## Begin

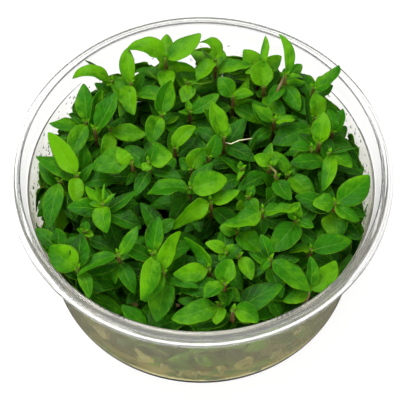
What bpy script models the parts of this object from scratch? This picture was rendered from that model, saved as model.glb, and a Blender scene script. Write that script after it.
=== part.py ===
"""Young creeping aquarium plants, raised in gel in a round clear plastic cup without its lid.

Lengths are in millimetres and become metres when a mesh is made. The origin is the middle of the
cup's base, +Z is up and the plants are seen from the side of -Y, from above.
"""
import math

import bmesh
import bpy
from mathutils import Vector
from mathutils.bvhtree import BVHTree

MM = 0.001

# cup, measured over its rim
RIM_RADIUS = 55.0
CUP_HEIGHT = 48.0
MOUTH_RADIUS = 51.5
LEDGE_RADIUS = 49.7
LEDGE_DEPTH = 7.2
LEDGE_STEP = 0.7
LEDGE_RISE = 0.3
LEDGE_NECK = 0.9
FOOT_RADIUS = 47.1
WALL = 0.8
FOOT_ROUND = 0.6
CORNER_ROUND = 1.2
ARC_CUT = 0.3
BEAD_WIDTH = 1.7
BEVEL = 0.3
FLANGE_DROP = 1.5
FLANGE_LIP = 2.0
CUP_FACETS = 32

# gel that the plants root in
FIT_GAP = 0.3
GEL_TOP = 9.0
GEL_CLIMB = 0.9
GEL_CURVE = 3.6
GEL_FACETS = 32

# plants
NODE_GAP = 4.0
STEM_RADIUS = 0.75
STEM_TAPER = 0.8
STEM_TIP = 0.7
FOOT_SPREAD = 0.84
LEAF_THICKNESS = 0.6
LEAF_CUP = 0.13
LEAF_ARCH = 0.1
CLEARANCE = 0.25
OLD_LEAF_LENGTH = 9.0
OLD_LEAF_WIDTH = 4.2
OLD_LEAF_DROOP = 2.0
OLD_LEAF_TURN = math.radians(67)
LEAVES_EACH = 4

# leaf sections, each as its share of the length and half its width as a share of the whole width
LEAF_SECTIONS = ((0.3, 0.43), (0.68, 0.42))

# how far a leaf's tip stands above its node, and how fast that grows behind or before the node
LEAST_LIFT = 0.5
LIFT_BEHIND = 0.32
LIFT_BEFORE = 0.12

# sizes and tip heights that are tried in turn for a leaf without room
TRY_SIZES = (1.0, 0.88, 0.76)
TRY_STEPS = (0, -1, 1, -2, 2, -3, 3, -4, 4, 5, 6, -5, -6, 7, 8)
TRY_STEP = 0.9

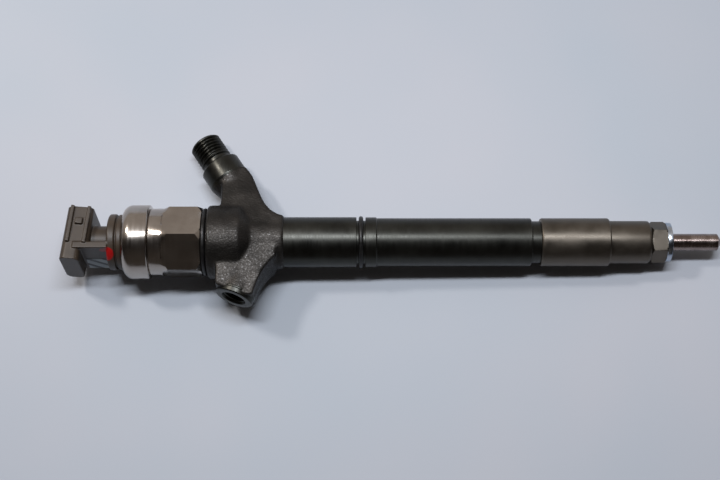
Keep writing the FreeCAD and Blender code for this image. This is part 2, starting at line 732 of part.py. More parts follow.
def injector_body():
    """Forged and turned body: head thread, barrel, inlet stub, return boss, long shank, spigot."""
    body = new_body("injector_body")
    upper = new_sketch(body, "upper_web_outline")
    draw(upper, [
        ("-upper_web_back", "0"),
        ("-upper_web_back", "upper_web_heel"),
        ("-upper_web_flank_back", "upper_web_flank"),
        ("-upper_web_crest_back", "upper_web_crest"),
        ("-upper_web_kink_back", "upper_web_kink"),
        ("-upper_web_fillet_back", "upper_web_fillet"),
        ("-upper_web_toe_back", "upper_web_toe"),
        ("-shank_back - shank_root_step", "upper_web_root"),
        ("-shank_back - shank_root_step", "0")],
        arcs={5: ("upper_web_round", "left")})
    raised(body, "upper_web", upper, "web_root_thick", both_ways=True)
    lower = new_sketch(body, "lower_web_outline")
    draw(lower, [
        ("-web_back", "0"),
        ("-web_back", "-lower_web_heel"),
        ("-lower_web_flank_back", "-lower_web_flank"),
        ("-lower_web_boss_back", "-lower_web_boss"),
        ("-lower_web_corner_back", "-lower_web_corner"),
        ("-lower_web_waist_back", "-lower_web_waist"),
        ("-lower_web_fillet_back", "-lower_web_fillet"),
        ("-lower_web_toe_back", "-lower_web_toe"),
        ("-lower_web_root_back", "0")])
    raised(body, "lower_web", lower, "web_root_thick", both_ways=True)
    taper = new_sketch(body, "web_taper_outline", plane="YZ_Plane", z="-web_back - 1")
    root = "web_root_thick / 2"
    for side in ("", "-"):
        draw_more(taper, [
            ("0", side + root),
            ("web_taper_upper", side + "web_upper_thick / 2"),
            ("web_taper_reach", side + "web_upper_thick / 2"),
            ("web_taper_reach", side + "web_taper_side"),
            ("-web_taper_reach", side + "web_taper_side"),
            ("-web_taper_reach", side + "web_lower_thick / 2"),
            ("-web_taper_lower", side + "web_lower_thick / 2")])
    raised(body, "web_taper", taper, "web_back - shank_back + 2", cut=True)

    turned(body, "body_outside", [
        ("-body_back", "0"),
        ("-body_back", "head_thread_dia / 2 - body_edge"),
        ("-body_back + body_edge", "head_thread_dia / 2"),
        ("-seal_land_back", "head_thread_dia / 2"),
        ("-seal_land_back", "seal_land_dia / 2"),
        ("-barrel_back", "seal_land_dia / 2"),
        ("-barrel_back", "barrel_dia / 2 - barrel_edge"),
        ("-barrel_back + barrel_edge", "barrel_dia / 2"),
        ("-barrel_front", "barrel_dia / 2"),
        ("-root_back", "root_dia / 2"),
        ("-shank_back - shank_root_step", "root_dia / 2"),
        ("-shank_back", "shank_dia / 2"),
        ("-ring_groove_back", "shank_dia / 2"),
        ("-ring_groove_back", "ring_groove_dia / 2"),
        ("-ring_groove_front", "ring_groove_dia / 2"),
        ("-ring_groove_front", "shank_band_dia / 2"),
        ("-shank_band_front - shank_edge", "shank_band_dia / 2"),
        ("-shank_band_front", "shank_front_dia / 2"),
        ("-undercut_back - shank_edge", "shank_front_dia / 2"),
        ("-undercut_back", "shank_front_dia / 2 - shank_edge"),
        ("-undercut_back", "undercut_dia / 2"),
        ("-clamp_nut_back", "undercut_dia / 2"),
        ("-clamp_nut_back", "thread_spigot_dia / 2"),
        ("-spacer_back - spigot_relief", "thread_spigot_dia / 2"),
        ("-spacer_back - spigot_edge", "nozzle_collar_dia / 2"),
        ("-spacer_back", "nozzle_collar_dia / 2"),
        ("-spacer_back", "0")])

    turned(body, "inlet_stub", [
        ("inlet_root", "0"),
        ("inlet_root", "inlet_neck_dia / 2"),
        ("inlet_neck_end", "inlet_neck_dia / 2"),
        ("inlet_boss_start", "inlet_boss_dia / 2"),
        ("inlet_boss_end - inlet_boss_edge", "inlet_boss_dia / 2"),
        ("inlet_boss_end", "inlet_boss_dia / 2 - inlet_boss_edge"),
        ("inlet_boss_end", "inlet_relief_dia / 2"),
        ("inlet_thread_start - inlet_thread_runout", "inlet_relief_dia / 2"),
        ("inlet_thread_start", "inlet_thread_dia / 2"),
        ("inlet_length - inlet_thread_chamfer", "inlet_thread_dia / 2"),
        ("inlet_length", "inlet_thread_dia / 2 - inlet_thread_chamfer"),
        ("inlet_length", "0")],
        x="-inlet_foot", turn="180 - inlet_angle")

    turned(body, "return_boss", [
        ("return_root", "0"),
        ("return_root", "return_boss_dia / 2"),
        ("return_length - return_collar_height", "return_boss_dia / 2"),
        ("return_length - return_collar_height", "return_collar_dia / 2"),
        ("return_length - return_edge", "return_collar_dia / 2"),
        ("return_length", "return_collar_dia / 2 - return_edge"),
        ("return_length", "0")],
        x="-return_foot", turn="return_angle - 180")

    bored(body, "main_bore", [
        ("-body_back", "0"),
        ("-body_back", "chamber_dia / 2"),
        ("-chamber_front", "chamber_dia / 2"),
        ("-chamber_front", "valve_stem_bore / 2"),
        ("-valve_stem_front + valve_edge", "valve_stem_bore / 2"),
        ("-valve_stem_front + valve_edge", "piston_dia / 2 + fit_gap"),
        ("-spring_chamber_back", "piston_dia / 2 + fit_gap"),
        ("-spring_chamber_back", "spring_chamber_dia / 2"),
        ("-spacer_back", "spring_chamber_dia / 2"),
        ("-spacer_back", "0")])

    bored(body, "fuel_inlet", [
        ("inlet_length", "0"),
        ("inlet_length", "inlet_cone_dia / 2"),
        ("inlet_length - inlet_cone_depth", "inlet_bore / 2"),
        ("inlet_bore_start", "inlet_bore / 2"),
        ("inlet_bore_start", "0")],
        x="-inlet_foot", turn="180 - inlet_angle")

    bored(body, "fuel_drilling", [
        ("-fuel_drill_back", "0"), ("-fuel_drill_back", "fuel_drill_dia / 2"),
        ("-spacer_back", "fuel_drill_dia / 2"), ("-spacer_back", "0")],
        y="fuel_drill_offset")

    bored(body, "return_port", [
        ("return_length", "0"),
        ("return_length", "return_hole_mouth / 2"),
        ("return_length - (return_hole_mouth - return_hole_dia) / 2", "return_hole_dia / 2"),
        ("return_length - return_hole_depth", "return_hole_dia / 2"),
        ("return_length - return_hole_depth - return_drill_point", "0")],
        x="-return_foot", turn="return_angle - 180")

    bored(body, "leak_drilling", [
        ("-leak_drill_start", "0"), ("-leak_drill_start", "leak_drill_dia / 2"),
        ("leak_drill_length", "leak_drill_dia / 2"), ("leak_drill_length", "0")],
        x="-return_foot - cos(return_angle) * (return_length - return_hole_depth)",
        y="-sin(return_angle) * (return_length - return_hole_depth)", turn="leak_drill_turn")
    return clocked(body)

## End

■ AIM OF THE EXERCISE ■
Look for lines containing the string "This" and copy them all.

■ TASK ANSWER ■
What bpy script models the parts of this object from scratch? This picture was rendered from that model, saved as model.glb, and a Blender scene script. Write that script after it.
Keep writing the FreeCAD and Blender code for this image. This is part 2, starting at line 732 of part.py. More parts follow.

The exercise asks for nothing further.